John McDonell

Personal information
- Full name: John McDonell
- Born: 13 May 1943 (age 82) Berry, New South Wales, Australia

Playing information
- Position: Second-row, Lock, Centre
Club
| Years | Team | Pld | T | G | FG | P |
| 1965–67 | Manly Warringah | 27 | 2 | 0 | 0 | 6 |
| 1968–72 | North Sydney | 100 | 15 | 0 | 2 | 49 |
| 1973–74 | Canterbury Baulldogs | 37 | 7 | 0 | 0 | 21 |
|  | Total | 164 | 24 | 0 | 2 | 76 |

= John McDonell (rugby league) =

Australian rugby league footballer

John McDonell (born 13 May 1943) is an Australian former professional rugby league footballer who played in the 1960s and 1970s.

==Playing career==
McDonell began his career with Northern Beaches club Manly in 1965 and spent three seasons with them before joining arch rivals North Sydney in 1968. McDonell spent five seasons with North Sydney but the club never qualified for the finals in his time there.
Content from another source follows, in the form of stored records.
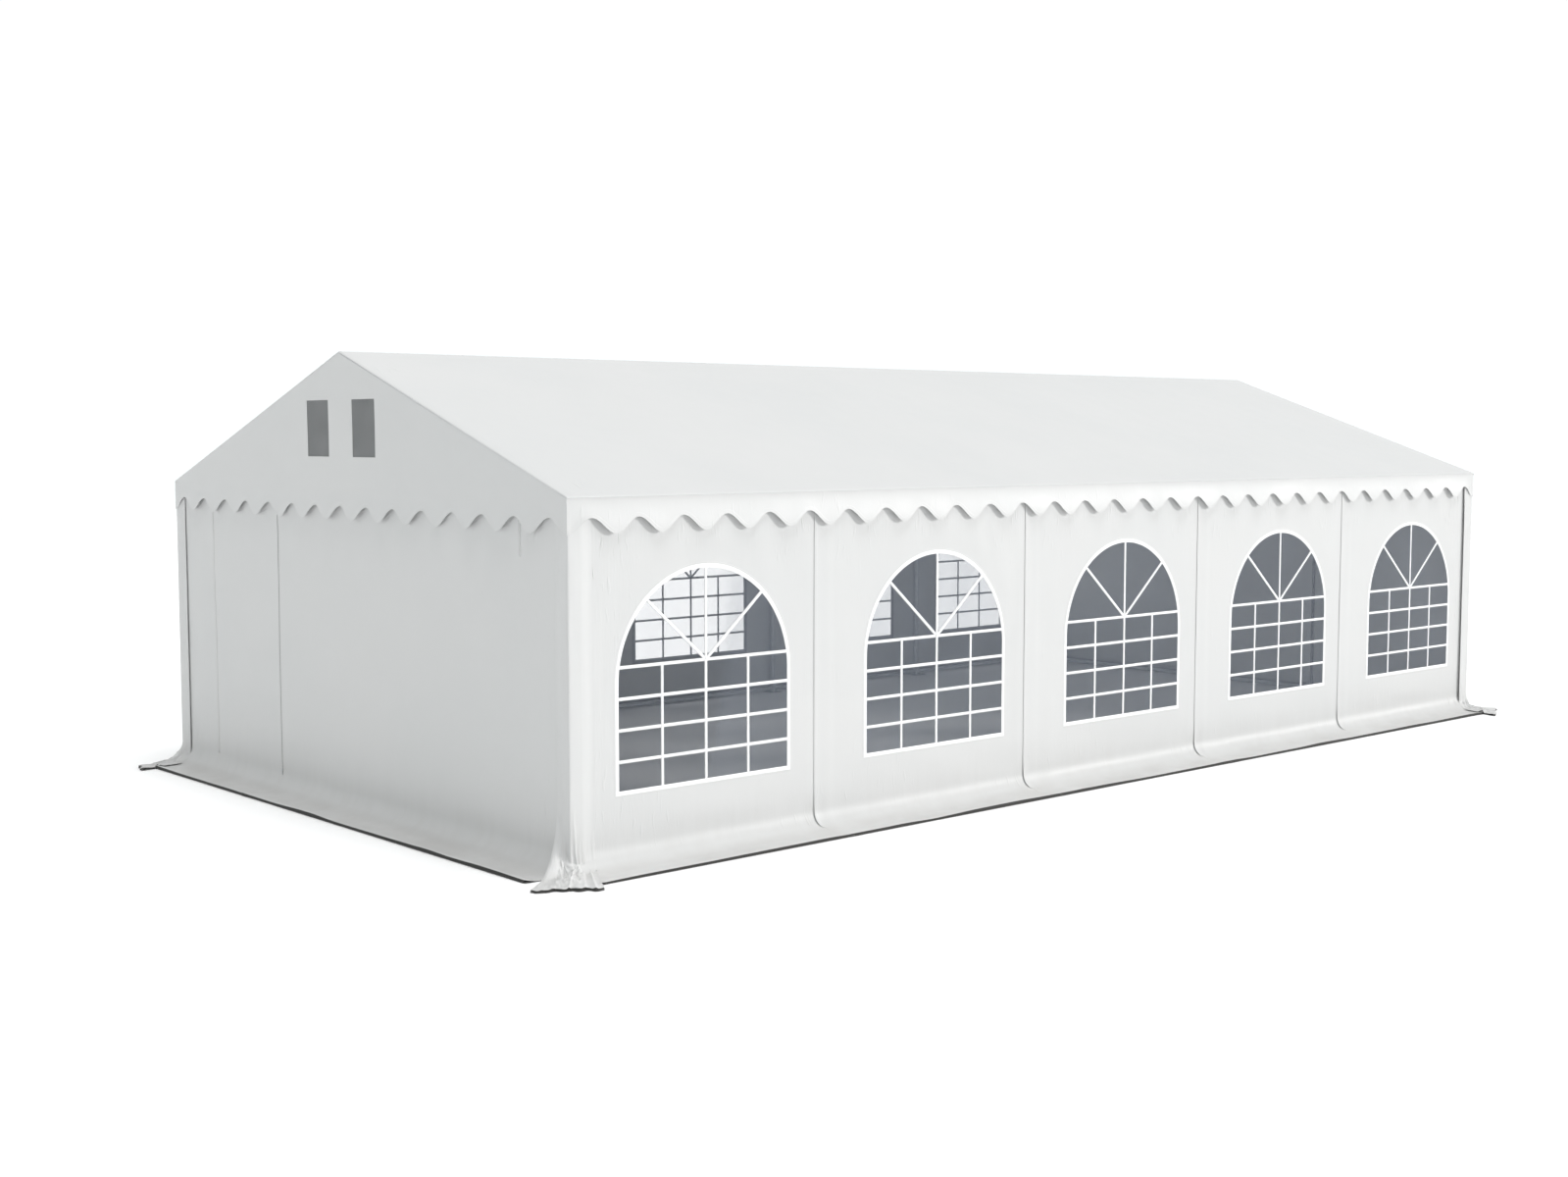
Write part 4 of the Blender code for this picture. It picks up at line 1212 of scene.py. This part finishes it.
def cornerPlace(look):
    endTip, sideTip = np.array(look["tips"])
    seed, length, base = look["seed"], stripLength(look), cornerLook["proud"]
    edgeShare = (look["strips"][0] + base) / length
    skirt, lowest, clear = cornerLook["skirtCloth"], cornerLook["low"], cornerLook["clear"]

    def pleats(share, z, run, total):
        # Narrow pleats on the side's part, shallow ones on the end's, and small crumples by the corner
        level = share * 0
        top = look["pleatTop"] * (0.92 + 0.45 * swell(share * 8.0, level, seed + 7))
        fade = ease(top - z, 0.0, 0.22) * (0.60 + 0.40 * ease(z, 0.0, 0.05))
        fade = fade * (0.22 + 0.78 * ease(share, edgeShare - 0.02, edgeShare + 0.05))
        phase = share * look["pleats"] + 0.50 * swell(share * 3.1, z / 0.25, seed)
        phase = phase + 0.20 * swell(share * 9.0, z / 0.09, seed + 1)
        fold = (0.5 + 0.5 * np.cos(2 * math.pi * phase)) ** 2.4
        size = np.clip(0.68 + 0.95 * swell(share * 6.3, z / 0.4, seed + 2), 0.12, 1.7)
        near = 1 - ease(np.abs(share - edgeShare - 0.03), 0.10, 0.34)
        bunch = ease(0.13 - z, 0.0, 0.07) * ease(total - run, 0.03, 0.22) * near
        coarse, fine = cornerLook["bunch"]
        crumple = cornerLook["crumple"] * ease(0.22 - z, 0.0, 0.14) + coarse * bunch
        crumple = crumple * (1 + swell(share * 17.0, run / 0.045, seed + 3))
        crumple = crumple + fine * bunch * (1 + swell(share * 37.0, run / 0.021, seed + 8))
        inside = ease(share, 0.0, 0.06) * ease(1 - share, 0.0, 0.06)
        return (look["depth"] * fade * size * fold + crumple) * (0.25 + 0.75 * inside)

    def placeAt(flat):
        travelled, cloth = flat[:, 0], flat[:, 1]
        share = travelled / length
        # drop is 0 to 1 down the strip's upright part, and 1 to 2 out along its skirt
        drop = np.where(cloth > skirt, 1 - (cloth - skirt) / cornerLook["uprightCloth"], 2 - cloth / skirt)
        toSide = ease(share, 0.0, edgeShare + 0.06)
        sweep = look["sweep"][0] * (1 - toSide) + look["sweep"][1] * toSide
        height = tent["wallTop"] + (sweep - tent["wallTop"]) * np.clip(drop, 0.0, 1.0)
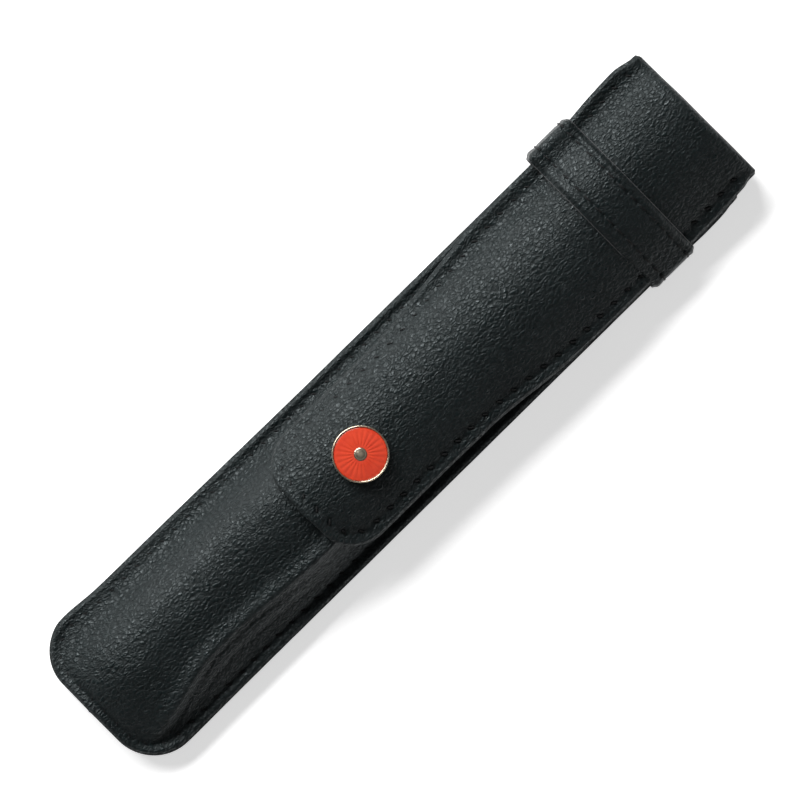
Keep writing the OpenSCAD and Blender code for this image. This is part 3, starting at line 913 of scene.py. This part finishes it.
def strip_piece(name, s_values, nc, layers, relief, skip, uv_shift=0.0):
    """Leather and lining of one length of the strip."""
    s = np.repeat(np.asarray(s_values)[:, None], nc, 1)
    f = clustered(nc, 1.4)[None, :]
    y0 = strip_path(s)[0]
    front = s > 0
    la = np.where(front, side_length(y0, flap_side(y0, -1) - flap_cut(y0), -1), side_left(y0) / FLAT)
    lb = np.where(front, side_length(y0, flap_side(y0, 1) - flap_cut(y0), 1), side_right(y0) / FLAT)
    # round the fold the back's width passes into the flap's width
    t = ease((s + FRONT_S0) / (2 * FRONT_S0))
    top = np.full_like(y0, Y_FOLD)
    fl, fr = flap_lengths(top)
    turning = np.abs(s) <= FRONT_S0
    la = np.where(turning, side_left(top) / FLAT * (1 - t) + fl * t, la)
    lb = np.where(turning, side_right(top) / FLAT * (1 - t) + fr * t, lb)
    inset = 0.3
    a = np.where(f < 0, f * (la - inset), f * (lb - inset))
    depth = np.minimum(la + a, lb - a)
    skin_t, under_t = layers(s)
    outer = strip_point(a, s, relief(a, s, y0, depth))
    inner = strip_point(a, s, -skin_t)
    uv = np.stack([a + uv_shift, -s + FRONT_S0], -1)
    skin = slab(name + "_skin", outer, inner, uv, rim=4, skip=skip)
    # the lining is a little narrower and has half the rows and columns
    rows = np.unique(np.append(np.arange(0, len(s), 2), len(s) - 1))
    sheets = [strip_point(a * 0.985, s, -skin_t - 0.01), strip_point(a * 0.985, s, -skin_t - under_t), uv]
    under = slab(name + "_under", *(g[rows][:, ::2] for g in sheets), rim=2, bulge=0.3, skip=skip)
    return skin, under


def fold_relief(a, s, y0, d):
    """Relief of the back and the fold: seam groove near the sides of the back, rolled edges."""
    back = s < -FRONT_S0
    z = np.where(back, -0.2 * bell((d - STITCH_IN) / 0.8), 0)
    z -= 0.5 * (1 - ease((d - 0.1) / 1.05)) ** 1.8
    x, y = a * FLAT, y0
    z -= np.where(back, pits(x, y, body_line, body_dir, 0.3), 0)
    return z + 0.05 * noise2(a, s, 7, 31)


def front_relief(a, s, y0, d):
    """Relief of the fold that passes into the relief of the flap."""
    turn = 1 - ease((s - FRONT_S0 + 0.8) / 3.0)
    y = FRONT_S0 + Y_FOLD - np.maximum(s, FRONT_S0)
    return fold_relief(a, s, y0, d) * turn + flap_relief(a, y) * (1 - turn)


def spaced(a, b, step):
    return np.linspace(a, b, max(3, int(abs(b - a) / step)))


def back_layers(s):
    """Thickness of leather and lining, less towards the fold."""
    thin = ease((s + FRONT_S0 + 4) / 4)
    return BACK_T - 0.2 * thin, 0.7 - 0.1 * thin


def front_layers(s):
    return np.full_like(s, 0.8), np.full_like(s, 0.6)


def tongue_rows():
    th = np.radians(np.linspace(90, 0, 44))
    inset = 0.4
    low = Y_TIP + inset + (TIP_R - inset) * (1 - np.cos(th))
    high = np.arange(SPLIT_Y, low[0] + 0.15, -0.3)
    return s_front(np.concatenate([high, low]))


# back above the keeper's middle, up to the middle of the fold
fold_back_skin, fold_back_under = strip_piece(
    "fold_back", spaced(-float(s_front(SPLIT_Y)), 0.0, 0.4), 110, back_layers, fold_relief,
    ("first", "last"), uv_shift=200)
# middle of the fold, over the front, to under the keeper
flap_skin, flap_under = strip_piece(
    "flap_upper", spaced(0.0, float(s_front(SPLIT_Y)), 0.3), 150, front_layers, front_relief, ("first", "last"))
# from under the keeper to the rounded tip
tongue_skin, tongue_under = strip_piece("tongue", tongue_rows(), 150, front_layers, front_relief, ("first",))

for skin, under, old_skin, old_under in (
        (fold_back_skin, fold_back_under, ["fold_leather"], ["fold_lining"]),
        (flap_skin, flap_under, ["flap_leather", "flap_stiffener"], ["flap_lining"]),
        (tongue_skin, tongue_under, ["tongue_leather", "tongue_stiffener"], ["tongue_lining"])):
    dress(skin, LEATHER, None, old_skin)
    dress(under, LINING, None, old_under)


# stitches of the flap and the tongue
def on_flap(a, y, lift):
    return strip_point(np.array([a]), s_front(np.array([y])), np.array([lift]))[0]


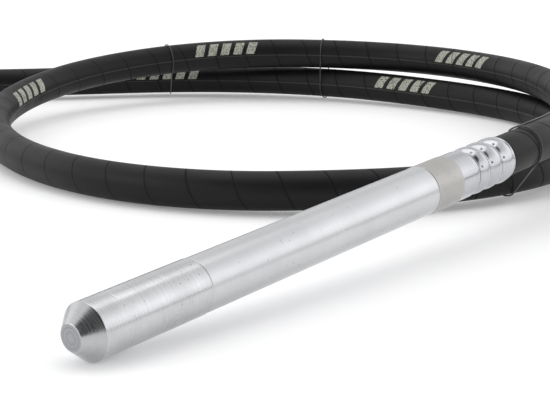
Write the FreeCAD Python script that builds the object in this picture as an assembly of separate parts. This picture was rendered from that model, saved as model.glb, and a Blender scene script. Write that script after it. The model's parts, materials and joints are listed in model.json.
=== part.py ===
import FreeCAD, Part
import math
import os

# Flexible-shaft concrete vibrator: a steel vibrating head with an eccentric rotor, a crimped
# ferrule, a rubber hose with its liner and flexible drive core lying in a coil and a half,
# and the motor-end coupling. Millimetres. The origin is on the floor under the middle of the
# head with its ferrule, +X runs from the nose to the hose, and +Z is up.

Vec = FreeCAD.Vector
AXIS = Vec(1, 0, 0)

# ---- driving dimensions -------------------------------------------------------------------
seat_gap = 0.02            # radial clearance of pieces that seat in or on each other
soft_gap = 0.3             # clearance between a seal or the core and what turns beside it
shelf = 0.0                # the floor

head_tilt = 4.9            # degrees that the head rises from its nose to its hose
tip_r = 8.0                # flat tip of the nose
cone_length = 10.8         # from the flat tip to the shoulder
nose_r = 17.8              # nose section, a little proud of the tube
shoulder_round = 1.2       # rounding where the cone meets the nose section
nose_length = 97.0         # from the tip to the seam
tube_r = 17.5              # body tube, which sets the bearings and the spigots inside it
tube_length = 230.5        # between the two seams
tube_wall = 2.5            # tube over a spigot
spigot_length = 20.0       # threaded spigots at both ends of the tube
spigot_wall = 2.0          # spigot over a bearing
band_step = 0.25           # rear adaptor's matte band, proud of the tube
band_length = 30.5

ferrule_length = 68.5
ferrule_wall = 2.05        # left at the bottom of a crimp groove
bead_height = 1.7          # crimp beads over the grooves
collar_height = 1.85       # smooth collar over the grooves
lip_depth = 4.5            # bore at the lip that takes the whole hose
lip_wall = 0.7

core_r = 5.0               # flexible drive core
core_play = 1.5            # room round the core in its liner
liner_wall = 2.8           # steel spiral liner
liner_gap = 0.2
hose_r = 15.5              # outer radius of the rubber hose
skive = 2.1                # rubber taken off where the ferrule squeezes the hose
barb_height = 0.5
flange_height = 1.5        # nipple's flange and thread over the hose's bore
sleeve_wall = 1.1          # crimped sleeve on the core's end
sleeve_room = 1.2          # round that sleeve in the nipple

bearing_bore_r = 5.0       # bearings: bore, width and balls
bearing_width = 8.0
ball_count = 7
ball_share = 0.2975        # a ball's radius, as a share of the height between bore and outside
race_share = 0.2           # each race's distance from the balls' circle, as such a share
race_gap = 0.06            # running clearance of a ball in its races and its pocket
cage_wall = 1.2
cage_edge = 0.42           # cage beside a ball

rotor_air = 1.6            # between the eccentric weight and the tube
weight_flat = 1.5          # the weight's flat lies this far below the axis
rotor_collar_r = 6.9
rotor_collar_length = 8.0
tail_r = 4.0               # threaded tail of the rotor
square = 6.3               # square shank on the ends of the core
square_gap = 0.05
shank_length = 12.5
socket_r = 8.0
socket_length = 28.0
socket_thread = 14.0
socket_room = 1.5          # round the turning socket

neck_wall = 2.2            # coupling body over its bearing
stop_height = 1.4          # stop collar over the neck
stop_room = 0.15           # between the stop collar and the nut
nut_wall = 2.25            # union nut beside its bore
tie_r = 1.0                # radius of the thin ties
tie_gap = 0.8              # between a tie and the rubber
tie_knee = 1.05            # radius of a tie's bends, in wire radii

# ---- sizes that follow ----------------------------------------------------------------------
spigot_r = tube_r - tube_wall
bearing_r = spigot_r - spigot_wall
seat_r = bearing_r + seat_gap
tube_bore_r = bearing_r + 1.0
rotor_r = tube_bore_r - rotor_air
band_r = tube_r + band_step
pitch_r = (bearing_bore_r + bearing_r) / 2     # circle of the balls' centres
ball_r = ball_share * (bearing_r - bearing_bore_r)
inner_race_r = pitch_r - race_share * (bearing_r - bearing_bore_r)
outer_race_r = pitch_r + race_share * (bearing_r - bearing_bore_r)
cage_width = 2 * (ball_r + cage_edge)
oil_seal_r = bearing_r - 2.0

liner_bore_r = core_r + core_play
liner_r = liner_bore_r + liner_wall
hose_bore_r = liner_r + liner_gap
skived_r = hose_r - skive
crimp_floor = skived_r + seat_gap
groove_r = skived_r + ferrule_wall
ferrule_r = groove_r + bead_height
collar_r = groove_r + collar_height
lip_r = hose_r + lip_wall
nipple_r = hose_bore_r + flange_height
sleeve_r = core_r + sleeve_wall
nipple_bore_r = sleeve_r + sleeve_room
socket_bore_r = socket_r + socket_room

neck_r = seat_r - seat_gap + neck_wall
stop_r = neck_r + stop_height
nut_bore_r = stop_r + stop_room
nut_flats = 2 * (nut_bore_r + nut_wall)
motor_axis_z = nut_flats / 2 + 3.6             # the nut's corners clear the floor

# Route of the hose's centre line after its exit run, chosen by hand, to the motor end.
exit_run = 54.0            # the hose's first run, in line with the head
upper, floor_z, over_tie, over_both = 48.0, 15.5, 18.6, 51.2
ROUTE = [
    (318, 16, 54.5), (388, 44, 50.5), (466, 82, upper), (545, 136, upper),
    (611, 206, upper), (652, 288, upper), (659, 374, 49.3), (628, 463, over_both),
    (570, 550, over_both), (486, 610, 47.0), (388, 636, 39.0), (292, 621, 29.5), (206, 568, 21.0),
    (146, 486, 16.5), (105, 390, floor_z), (94, 291, floor_z), (118, 197, 16.5),
    (172, 122, over_tie), (248, 67, over_tie), (336, 44, over_tie), (427, 59, 16.5),
    (516, 101, floor_z), (588, 165, floor_z), (630, 248, floor_z), (641, 343, 16.3),
    (629, 443, over_tie), (599, 538, over_tie), (544, 620, over_tie), (468, 686, over_tie),
    (384, 748, over_tie), (306, 820, 20.0), (262, 872, motor_axis_z), (228, 918, motor_axis_z),
]

# ---- derived places -----------------------------------------------------------------------
tilt = math.radians(head_tilt)
seam_1 = nose_length
seam_2 = seam_1 + tube_length
band_end = seam_2 + band_length
head_end = band_end + ferrule_length           # the ferrule's lip, measured from the tip


def head_bounds():
    """Lowest and outermost places of the tilted head, from its outline's rounded corner."""
    rise = math.atan2(nose_r - tip_r, cone_length)
    back = shoulder_round * math.tan(rise / 2)
    centre_s, centre_r = cone_length + back, nose_r - shoulder_round
    low = centre_s * math.sin(tilt) - centre_r * math.cos(tilt) - shoulder_round
    front = -tip_r * math.sin(tilt)
    back_end = head_end * math.cos(tilt) + lip_r * math.sin(tilt)
    return low, front, back_end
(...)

In 1973, McDonell became the captain of Canterbury-Bankstown and in 1974 the club reached the grand final against Eastern Suburbs. The first half of the match was a tight affair with Easts leading Canterbury 7–4 at the break before storming home in the second half to win 19–4. This would be McDonell's last ever game and he retired following the grand final defeat.